Last week I was invited by Tim Wheeler of BBC 3 Counties to give my views as a Child Therapist on whether parents should stay together for the sake of the children. As a product of parents who stayed together and the aftermath felt by myself and my siblings I believe that it is best that they separate – my mother stayed with my father for our sakes for a period of many years before divorcing and it was awful! It was preferable to be less well off but living in a happier house. I feel its best that they separate – bearing in mind that there is no ideal situation and children are affected in both scenarios. To live with someone who doesn’t love you is soul destroying and lowers self esteem plus the other side of the coin, being the cause of pain and having to continually witness this happening to someone you were previously close to isn’t a great position to be in either.
The separation affords everyone space and time to develop and grow in their own time and way, eventually leading to a happier, calmer and safe environment for the children to develop in. Children living in a bad atmosphere day in and day out absorb the tension and unhappiness and also get a warped view of relationships which has a long lasting effect. Everyone deserves to be happy and when the parents separate the atmosphere in the home changes usually for the better and this also filters through to the children who eventually come to terms with the situation. I was surprised that even adult children feel the after effects of divorce – my marriage broke up after thirty odd years and this changed my children’s views on marriage and trust.
I believe given the right support children can adapt. There are three important things to do IF you decide to divorce – remember that children often feel that is it something they have done or could have done so when you tell them about the divorce, reassure them that it was nothing they had done or there was nothing they could have done more to prevent it. The children also need to know how much they are loved by both parents, even though they will only be living with one of them plus they need regular contact with the non resident parent where possible (obviously in some circumstances it’s best having no contact). Finally always refrain from saying negative things about the ex partner in front of them – children will find out the ‘reality’ of both parents as they grow up and form their own opinions and quite often the parent who says bad things will find that this backfires and the children then have negative feelings towards them. If parents can remain amicable towards each other it means that important family events can be attended by both parties with civility and the children feel better as they don’t have to make a choice of who will attend, this sets a wonderful example to the children on how people can part but remain polite or even friendly towards one another.

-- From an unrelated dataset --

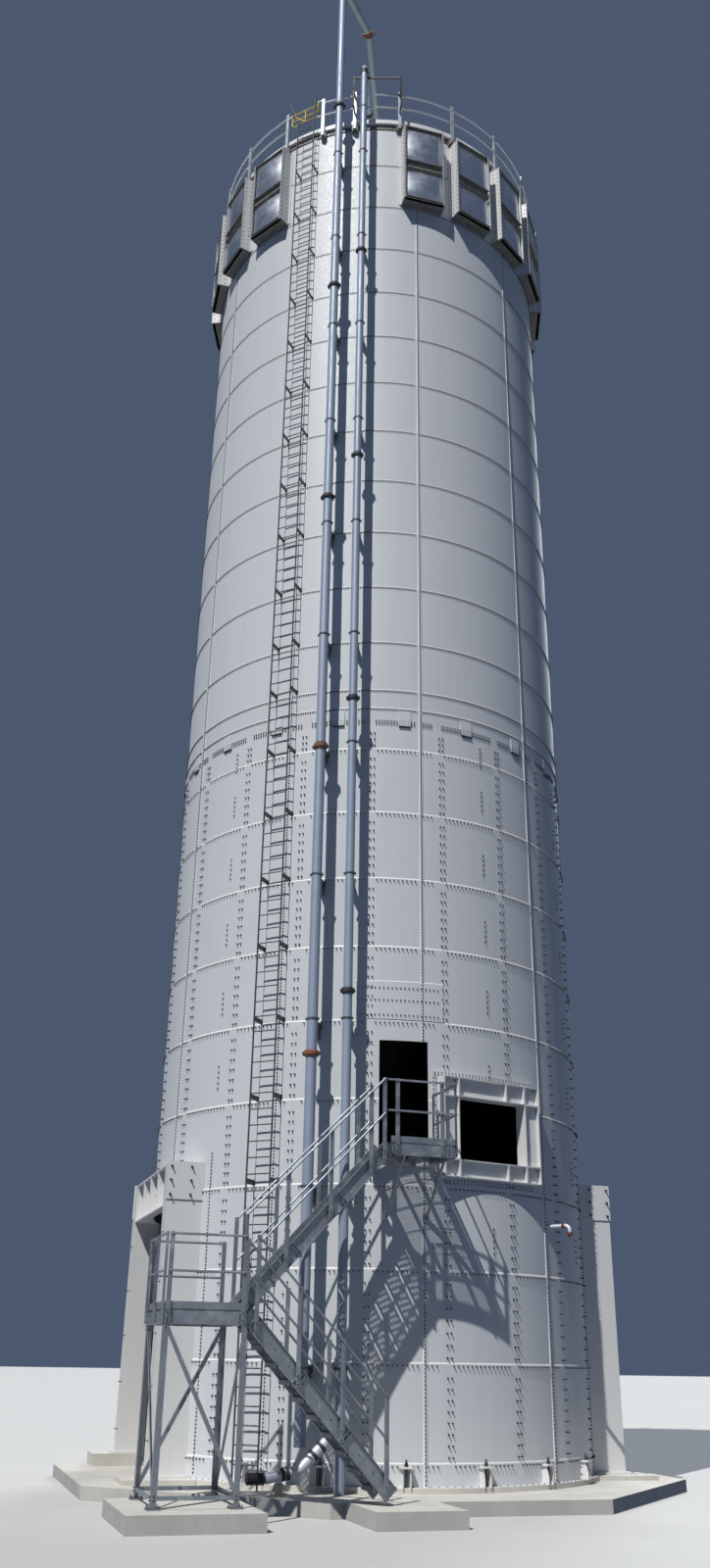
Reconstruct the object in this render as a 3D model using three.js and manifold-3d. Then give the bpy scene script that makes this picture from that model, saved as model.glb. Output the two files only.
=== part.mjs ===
// A bolted steel silo on a drive-through skirt, in millimetres, +Z up.
// The origin is on the silo's axis at ground level. X runs along the drive-through, and
// -Y is the side with the stair, the door and the ladder. Azimuths are in degrees, 0 at
// -Y and growing towards +X.

import * as THREE from "three";
import { mergeVertices } from "three/addons/utils/BufferGeometryUtils.js";
import Module from "manifold-3d";

const wasm = await Module();
wasm.setup();

// Clearance between pieces that rest on one another along slanted or curved faces
const GAP = 0.3;

// Shell
const R = 4665;
const FACETS = 60;
const WALL = 25;
const FLAT_R = R * Math.cos(Math.PI / FACETS);

// Heights above the ground
const SLAB_TOP = 220;
const BASE = 300;
const SKIRT_LOW_TOP = BASE + 4970;
const SKIRT_MID_TOP = BASE + 8100;
const COMPRESSION_LOW = BASE + 14750;
const COMPRESSION_TOP = BASE + 15100;
const VENT_BAND_LOW = BASE + 30300;
const RIM = BASE + 33650;
const EAVE_TOP = BASE + 33990;

// Azimuths where the wall's segments meet
const PORTAL_AZ = 66;
const DOOR_BAY = [-18, -2];
const FRAME_BAY = [-2, 30];
const MID_BACK = [114, 246];
const QUARTERS = [6, 96, 186, 276, 366];

// Foundation
const SLAB_APOTHEM = 6000;
const BLOCK_TOP = 250;
const TOWER_BLOCK = { x: [-5940, -3880], y: [-7500, -5060] };
const FOOT_BLOCK = { x: [-2250, -780], y: [-7600, -6060] };
const KERB = { x: [-5300, 5300], y: [1750, 2650], top: BASE + 150 };
const GROUT = { inner: R - 200, outer: R + 120 };

// Anchor chairs and base angle
const CHAIR = { first: -9, step: 18, wide: 150, out: 150, high: 330, plate: 15 };
const FOOT_AZ = 60;

// Drive-through and its portals
const DRIVE_HALF = 1830;
const PORTAL_HALF = 2200;
const PORTAL_BACK = 3900;
const PORTAL_OUT = 4820;
const PORTAL_TOP = BASE + 5500;
const HEADER_LOW = BASE + 4700;
const PORTAL_PLATE = 30;
const HEADER_BAYS = 4;

// Doorway into the room over the drive-through
const FLOOR_TOP = BASE + 5560;
const FLOOR_THICK = 120;
const FLOOR_HOLE = 300;
const DOOR = { az: -9.2, width: 930, low: FLOOR_TOP + 20, top: BASE + 7720 };

// Framed equipment opening beside the door
const FRAME = { az: 13.4, half: 1150, low: BASE + 5180, top: BASE + 7070, out: 100, back: 200 };
const FRAME_INNER = { half: 800, low: BASE + 5510, top: BASE + 6700, mullion: 350 };
const FRAME_FLANGE = 16;
const FRAME_POCKET = 90;

// Hopper
const HOPPER = { low: BASE + 7200, throat: 280, wall: 30, seat: R - 170 };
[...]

I also aired a rather different idea – that maybe as we renew other licences on an annual basis that if we renewed our marriage licences annually this would make couples less complacent and take more care of each other focussing on more of the positive things. The renewal day could be spent celebrating the past and looking forward to the following year doing whatever constitutes a celebration for them and if a couple choose not to renew the licence they can also have closure in a way that suits them without having to go through the ordeal of a divorce. Food for though eh!!

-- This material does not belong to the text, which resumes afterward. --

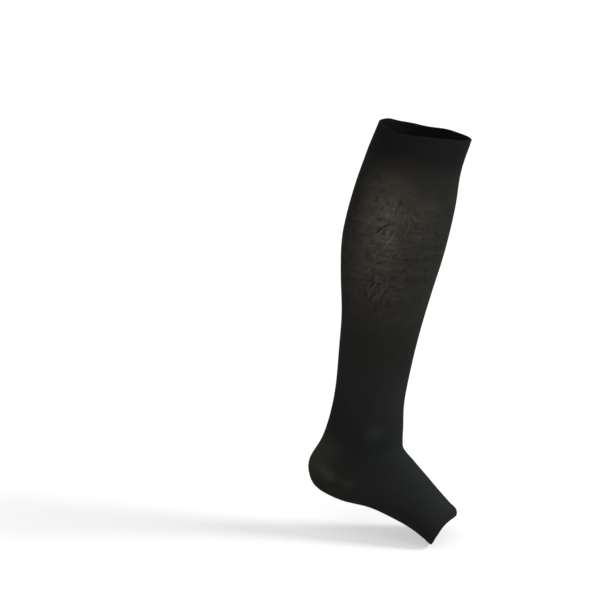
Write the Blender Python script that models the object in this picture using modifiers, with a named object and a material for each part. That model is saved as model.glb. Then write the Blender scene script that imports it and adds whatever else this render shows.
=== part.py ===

On a final note if you are finding it difficult to cope with the situation then get professional help, after all you get your car MOT’d and serviced, your teeth & hair taken care of by professionals and some of you also go to the gym or participate in sports which is looking after your physical body and appearance, so why not look after the emotional and mental aspect of yourself . There are many different types of healers and therapists out there and one of them will suit you!